The node keeps crashing/restarting after sending the Join requests. This happens especially for DIY nodes.
The frequencies for CS, gateway and nodes do not match.
Node sends uplink to gateway to CS at frequency X.
CS sends Join Accept to gateway. Gateway should send Join Accept to node at frequency X too.
Check the delay and offset for downlink.
The Join Accept may come down too late or too early or mismatched DR.
I can’t believe it. Is it possible that the gateway on the RPi 3B doesn’t check DevEUI? I had two nodes that had software with the wrong DevEUIs. They didn’t work with the gateway that had RPi4 B on the board.
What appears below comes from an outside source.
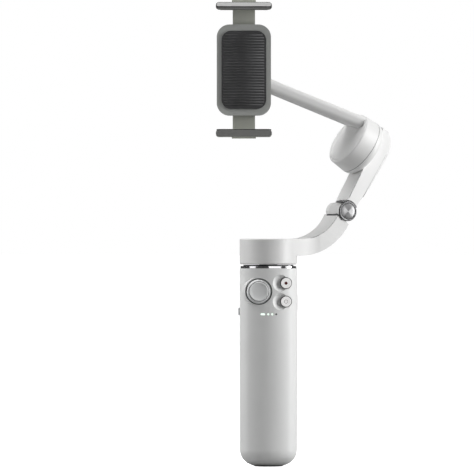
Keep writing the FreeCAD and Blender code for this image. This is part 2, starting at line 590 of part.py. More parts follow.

I ported them to the environment where two other nodes had correct DevEUIs. They worked with the gateway with RPi 4B on the same board. I reprogram these nodes by setting up DevEUI to zeros (the nodes send the right DevEUI now by default). And surprise, they connected to the gateway and worked the third day.
Strange.
From this point of time, I always set up DevEUI in the code to zeroes. So, I mustn’t register DevEUIs for the new nodes.
DevEUI of the nodes should be unique and non-zeros.
However, a gateway does not care about the DevEUI of the nodes.
Only Chirpstack server/LoRaWAN server care about the DevEUI of the nodes.
LoRaWAN gateways are dumb/stupid packet forwarder only.
@IoTThinks, when I saw “gateway” I thought “CS.” next, I thought about the CS Server.
I’m using STM32CubeIDE to program the Lora E5 Mini node. When I write zeroes as a DevEUI in a .h header file, this tool fills the right DevEUI. It gets it from the node.
I think you didn’t understand. These zeroes are only in the .h header file. But when you listen to UART from the end node, you might see the right DevEUI for this end node. When I have zeroes in the .h header file, I tell the compiler: “Hey, could you please replace these zeroes with the right DevEUI from the end node?”. And the compiler answered: “Yes, of course.”